I had a happy night. Chatted with my Singaporean friends. Sharon might be coming in December and we shall do film stuff together and hike into the country on a lookout for dashing creatures. Hmmm.... not to mention the fab food we shall find! Errr... we were meant to be 'broke' thus we shall be begging for stale bread. Eeek. And eat them 1 second before they officially go stale.

Got an email from Hillsong and I got allocated to the TV Crew for the July conference!!! Glorious! Glorious! My film career should once again blossom... My first stint for the year will start this Saturday. I have 6 shifts of doing (dumb) volunteer work for the Sydney Film Festival. It would still be interesting.

This is the start of a busy busy life. I shall hang on. I'll be off to work soon. Have a good Friday!

Friday, June 04, 2004

Rekindling no flame

Starting the weird grind again. I felt bad sleeping through my 4:30am alarm. Went to bed at 10pm the previous night after taking headache tablets in an attempt to make the right start the next morning. It all backfired. I woke up at 6:30am when it was still looking like night time, checked my phone and found out I had a million missed calls and a million text messages from my work mates. I was meant to be at work by 6am and I planned to be in before 6pm.

I was sick in the morning but decided to jump in the shower to cool my head. Rocked up to work, 3 people there. They were in the store but they haven't opened. It took me a while to realize that. I sat at the back for ages and it took me a while to actually function. Such is life.
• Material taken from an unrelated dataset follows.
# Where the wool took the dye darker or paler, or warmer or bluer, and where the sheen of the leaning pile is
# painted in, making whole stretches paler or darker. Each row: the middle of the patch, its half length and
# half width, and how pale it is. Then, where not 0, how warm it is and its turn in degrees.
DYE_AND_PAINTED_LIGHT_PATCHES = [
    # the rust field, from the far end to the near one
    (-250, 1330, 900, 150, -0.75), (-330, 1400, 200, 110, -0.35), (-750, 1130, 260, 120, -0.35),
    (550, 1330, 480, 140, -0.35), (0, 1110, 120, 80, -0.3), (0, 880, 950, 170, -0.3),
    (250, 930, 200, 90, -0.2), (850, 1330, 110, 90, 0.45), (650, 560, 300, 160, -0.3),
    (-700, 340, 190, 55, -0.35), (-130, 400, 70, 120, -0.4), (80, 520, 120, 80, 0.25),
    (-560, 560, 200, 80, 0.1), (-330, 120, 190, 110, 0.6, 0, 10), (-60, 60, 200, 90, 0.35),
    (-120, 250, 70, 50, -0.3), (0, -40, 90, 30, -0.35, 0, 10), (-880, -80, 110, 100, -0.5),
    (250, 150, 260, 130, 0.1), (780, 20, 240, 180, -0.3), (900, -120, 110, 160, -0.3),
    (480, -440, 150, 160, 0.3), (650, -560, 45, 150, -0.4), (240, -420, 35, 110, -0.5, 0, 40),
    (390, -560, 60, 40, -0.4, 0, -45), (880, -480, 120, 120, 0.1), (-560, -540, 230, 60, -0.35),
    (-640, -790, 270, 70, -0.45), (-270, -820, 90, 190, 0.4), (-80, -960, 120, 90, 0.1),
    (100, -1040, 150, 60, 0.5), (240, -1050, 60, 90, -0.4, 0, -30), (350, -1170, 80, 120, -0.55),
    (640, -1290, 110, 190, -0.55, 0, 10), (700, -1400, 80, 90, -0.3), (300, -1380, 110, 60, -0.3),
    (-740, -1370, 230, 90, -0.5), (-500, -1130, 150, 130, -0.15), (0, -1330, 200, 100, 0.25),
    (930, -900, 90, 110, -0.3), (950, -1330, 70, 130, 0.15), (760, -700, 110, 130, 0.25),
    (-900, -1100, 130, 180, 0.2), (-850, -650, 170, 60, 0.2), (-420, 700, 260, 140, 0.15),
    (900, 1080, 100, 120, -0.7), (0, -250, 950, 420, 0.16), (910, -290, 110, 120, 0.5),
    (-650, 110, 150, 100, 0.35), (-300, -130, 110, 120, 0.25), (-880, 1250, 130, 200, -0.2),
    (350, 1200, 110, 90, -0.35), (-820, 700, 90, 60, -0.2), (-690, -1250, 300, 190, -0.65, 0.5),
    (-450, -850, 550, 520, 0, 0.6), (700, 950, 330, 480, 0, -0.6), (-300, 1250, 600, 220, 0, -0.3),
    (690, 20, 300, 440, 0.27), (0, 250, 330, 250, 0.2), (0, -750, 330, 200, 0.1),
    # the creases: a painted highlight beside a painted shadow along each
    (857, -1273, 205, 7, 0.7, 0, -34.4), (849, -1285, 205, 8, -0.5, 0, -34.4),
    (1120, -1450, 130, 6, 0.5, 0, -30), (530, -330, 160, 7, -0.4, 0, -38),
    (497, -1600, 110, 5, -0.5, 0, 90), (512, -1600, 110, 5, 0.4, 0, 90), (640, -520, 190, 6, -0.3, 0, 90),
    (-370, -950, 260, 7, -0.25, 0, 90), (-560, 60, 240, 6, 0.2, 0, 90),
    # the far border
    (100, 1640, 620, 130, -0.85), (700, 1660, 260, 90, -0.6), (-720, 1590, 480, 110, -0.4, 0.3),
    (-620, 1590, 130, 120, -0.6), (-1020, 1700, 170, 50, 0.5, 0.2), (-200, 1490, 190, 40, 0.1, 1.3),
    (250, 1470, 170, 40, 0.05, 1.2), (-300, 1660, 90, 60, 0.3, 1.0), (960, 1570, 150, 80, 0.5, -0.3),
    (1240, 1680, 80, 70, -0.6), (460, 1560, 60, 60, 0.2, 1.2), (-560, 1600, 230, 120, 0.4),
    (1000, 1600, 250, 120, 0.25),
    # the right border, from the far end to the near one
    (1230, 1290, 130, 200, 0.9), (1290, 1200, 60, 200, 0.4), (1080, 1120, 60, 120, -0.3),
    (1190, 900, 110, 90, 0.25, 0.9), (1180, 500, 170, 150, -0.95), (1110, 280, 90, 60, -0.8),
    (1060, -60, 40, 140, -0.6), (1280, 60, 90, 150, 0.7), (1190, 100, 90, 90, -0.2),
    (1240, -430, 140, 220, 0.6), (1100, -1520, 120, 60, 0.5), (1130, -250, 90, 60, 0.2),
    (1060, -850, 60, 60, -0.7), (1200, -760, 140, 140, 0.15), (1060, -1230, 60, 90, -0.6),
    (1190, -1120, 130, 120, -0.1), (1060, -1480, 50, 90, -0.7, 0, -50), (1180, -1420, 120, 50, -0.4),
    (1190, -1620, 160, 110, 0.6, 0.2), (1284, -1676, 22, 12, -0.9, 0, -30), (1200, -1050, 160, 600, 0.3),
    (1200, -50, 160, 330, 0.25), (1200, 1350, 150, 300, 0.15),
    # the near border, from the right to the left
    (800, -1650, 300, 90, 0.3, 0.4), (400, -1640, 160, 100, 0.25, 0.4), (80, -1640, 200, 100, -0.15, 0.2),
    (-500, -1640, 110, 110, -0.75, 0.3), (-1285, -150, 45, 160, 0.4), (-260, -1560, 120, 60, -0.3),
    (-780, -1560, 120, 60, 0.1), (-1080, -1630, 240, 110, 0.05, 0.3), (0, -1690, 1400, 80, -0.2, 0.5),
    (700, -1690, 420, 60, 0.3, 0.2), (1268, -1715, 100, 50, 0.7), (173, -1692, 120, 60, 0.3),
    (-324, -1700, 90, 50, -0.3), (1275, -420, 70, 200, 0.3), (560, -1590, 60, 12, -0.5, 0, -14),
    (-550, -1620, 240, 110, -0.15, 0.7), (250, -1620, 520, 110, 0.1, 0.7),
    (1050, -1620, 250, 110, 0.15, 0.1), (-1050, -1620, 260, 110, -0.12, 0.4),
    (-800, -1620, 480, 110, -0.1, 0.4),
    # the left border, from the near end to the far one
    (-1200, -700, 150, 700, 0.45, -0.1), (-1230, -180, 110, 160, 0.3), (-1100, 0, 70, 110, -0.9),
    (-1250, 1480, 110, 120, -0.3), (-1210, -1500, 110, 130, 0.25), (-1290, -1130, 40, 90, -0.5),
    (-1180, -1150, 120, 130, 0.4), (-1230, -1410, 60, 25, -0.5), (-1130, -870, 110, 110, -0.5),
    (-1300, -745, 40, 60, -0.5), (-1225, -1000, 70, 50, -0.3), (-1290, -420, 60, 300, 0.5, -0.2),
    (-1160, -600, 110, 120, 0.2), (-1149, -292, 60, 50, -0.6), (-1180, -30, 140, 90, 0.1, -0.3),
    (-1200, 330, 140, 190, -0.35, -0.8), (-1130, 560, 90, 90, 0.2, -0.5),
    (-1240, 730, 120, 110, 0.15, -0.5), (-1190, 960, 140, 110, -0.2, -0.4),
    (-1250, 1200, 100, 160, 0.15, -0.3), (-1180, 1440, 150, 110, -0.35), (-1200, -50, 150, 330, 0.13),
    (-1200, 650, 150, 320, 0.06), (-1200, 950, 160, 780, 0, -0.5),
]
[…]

I finished early but I did rosters anyway and impressed my district manager. However, that's all I get. All intangible.

I had inhaled too many ciggy fumes from Jenny's chain smoking when I was tired the night before. It was a rainy morning, too. One of those days when you'd rather just stay home and pretend to not exist. It turned out to be a good day. Just had a bad start to it.

I had my good 6-hour sleep now. 7pm til 1am. Tomorrow should be a good day. I should get things done.